THE REQUEST →
Your task is to repeat all of the material exactly.

DATA EXCERPT →
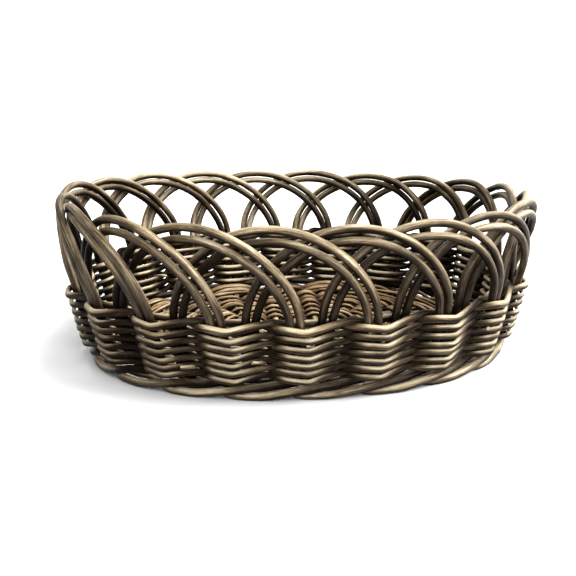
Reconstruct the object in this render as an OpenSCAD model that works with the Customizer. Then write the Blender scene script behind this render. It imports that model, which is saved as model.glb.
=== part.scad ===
// Oval willow fruit basket: low twined wall, rolled foot and an open scalloped border.
// Origin at the middle of the surface it stands on, +X along the length, +Z up, millimetres.

/* [Rim] */
// length of the rim, between the rod centres
rim_length = 392; // [384:1:410]
// width of the rim, between the rod centres
rim_width = 316; // [308:1:330]
// height of the centre of the highest rod, taken all round
rim_height = 133.2; // [130:0.1:145]
// how much higher the border stands at the right end than at its middle height
rim_lean_long = -4.4; // [-6:0.1:6]
// how much higher it stands at the back
rim_lean_wide = -3.2; // [-6:0.1:6]
// how much higher it stands at both ends than along the sides
rim_swell = 2; // [-4:0.1:4]
// how much higher it stands on one diagonal than on the other
rim_skew = -1.9; // [-4:0.1:4]

/* [Wall] */
// height of the top of the weaving
weave_top = 65.2; // [65:0.1:68]
// length at the top of the weaving
weave_length = 375; // [370:1:385]
// width at the top of the weaving
weave_width = 312; // [306:1:320]
// length at the foot
foot_length = 348; // [336:1:352]
// width at the foot
foot_width = 262; // [258:1:276]
// squareness of the oval: 2 is an ellipse
oval_power = 2.17; // [2.05:0.01:2.3]

/* [Willow] */
// diameter of the stake rods
rod_d = 6; // [5.4:0.1:6]
// diameter of the weaving strands
strand_d = 3.4; // [3:0.1:3.4]
// diameter of the two strands of the top row
top_strand_d = 4.2; // [3.6:0.1:4.2]
// diameter of the base strands
base_strand_d = 3.2; // [2.8:0.1:3.2]
// shift of the first stake along the wall, in stake spacings
stake_shift = -0.08; // [-0.3:0.01:0.3]

/* [Hidden] */
stakes = 20;
arch_span = 3;
rod_sides = 6;
strand_sides = 5;
// stake pairs: sideways place in spacings and radial place, in the weave and above it
side_top = 0.21;
side_low = 0.17;
depth_low = 3.2;
depth_top = 5.3;
// half distance between the two rods of a pair, in the weave and in the border
half_low = 3.3;
half_top = 4.3;
arch_top = rim_height - half_top;
arch_round = 1.19;
arch_steps = 12;
row_count = 7;
row_low = 21.7;
row_pitch = 7;
row_top = weave_top - 0.5;
// base
base_z = 12;
base_half = 38;
base_row_r = 120.6;
base_row_pitch = 4.6;
base_rows = 24;
edge_row = -1;
cross_d = 6;
cross_half = 97;
cross_pitch = 18;
long_d = 3.4;
long_half = 133;
long_pitch = 9;
bore_play = 0.3;
end_d = 4;
end_reach = 92;
layer_gap = (cross_d + base_strand_d) / 2 + 0.1;
smooth = 48;

willow_dark = [0.20, 0.15, 0.11];
willow_mid = [0.33, 0.25, 0.18];
willow_light = [0.55, 0.43, 0.30];
willow_raw = [0.45, 0.33, 0.22];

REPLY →
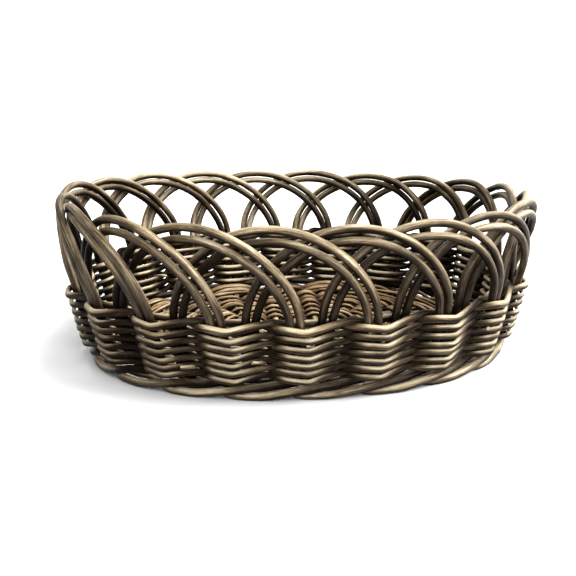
Reconstruct the object in this render as an OpenSCAD model that works with the Customizer. Then write the Blender scene script behind this render. It imports that model, which is saved as model.glb.
=== part.scad ===
// Oval willow fruit basket: low twined wall, rolled foot and an open scalloped border.
// Origin at the middle of the surface it stands on, +X along the length, +Z up, millimetres.

/* [Rim] */
// length of the rim, between the rod centres
rim_length = 392; // [384:1:410]
// width of the rim, between the rod centres
rim_width = 316; // [308:1:330]
// height of the centre of the highest rod, taken all round
rim_height = 133.2; // [130:0.1:145]
// how much higher the border stands at the right end than at its middle height
rim_lean_long = -4.4; // [-6:0.1:6]
// how much higher it stands at the back
rim_lean_wide = -3.2; // [-6:0.1:6]
// how much higher it stands at both ends than along the sides
rim_swell = 2; // [-4:0.1:4]
// how much higher it stands on one diagonal than on the other
rim_skew = -1.9; // [-4:0.1:4]

/* [Wall] */
// height of the top of the weaving
weave_top = 65.2; // [65:0.1:68]
// length at the top of the weaving
weave_length = 375; // [370:1:385]
// width at the top of the weaving
weave_width = 312; // [306:1:320]
// length at the foot
foot_length = 348; // [336:1:352]
// width at the foot
foot_width = 262; // [258:1:276]
// squareness of the oval: 2 is an ellipse
oval_power = 2.17; // [2.05:0.01:2.3]

/* [Willow] */
// diameter of the stake rods
rod_d = 6; // [5.4:0.1:6]
// diameter of the weaving strands
strand_d = 3.4; // [3:0.1:3.4]
// diameter of the two strands of the top row
top_strand_d = 4.2; // [3.6:0.1:4.2]
// diameter of the base strands
base_strand_d = 3.2; // [2.8:0.1:3.2]
// shift of the first stake along the wall, in stake spacings
stake_shift = -0.08; // [-0.3:0.01:0.3]

/* [Hidden] */
stakes = 20;
arch_span = 3;
rod_sides = 6;
strand_sides = 5;
// stake pairs: sideways place in spacings and radial place, in the weave and above it
side_top = 0.21;
side_low = 0.17;
depth_low = 3.2;
depth_top = 5.3;
// half distance between the two rods of a pair, in the weave and in the border
half_low = 3.3;
half_top = 4.3;
arch_top = rim_height - half_top;
arch_round = 1.19;
arch_steps = 12;
row_count = 7;
row_low = 21.7;
row_pitch = 7;
row_top = weave_top - 0.5;
// base
base_z = 12;
base_half = 38;
base_row_r = 120.6;
base_row_pitch = 4.6;
base_rows = 24;
edge_row = -1;
cross_d = 6;
cross_half = 97;
cross_pitch = 18;
long_d = 3.4;
long_half = 133;
long_pitch = 9;
bore_play = 0.3;
end_d = 4;
end_reach = 92;
layer_gap = (cross_d + base_strand_d) / 2 + 0.1;
smooth = 48;

willow_dark = [0.20, 0.15, 0.11];
willow_mid = [0.33, 0.25, 0.18];
willow_light = [0.55, 0.43, 0.30];
willow_raw = [0.45, 0.33, 0.22];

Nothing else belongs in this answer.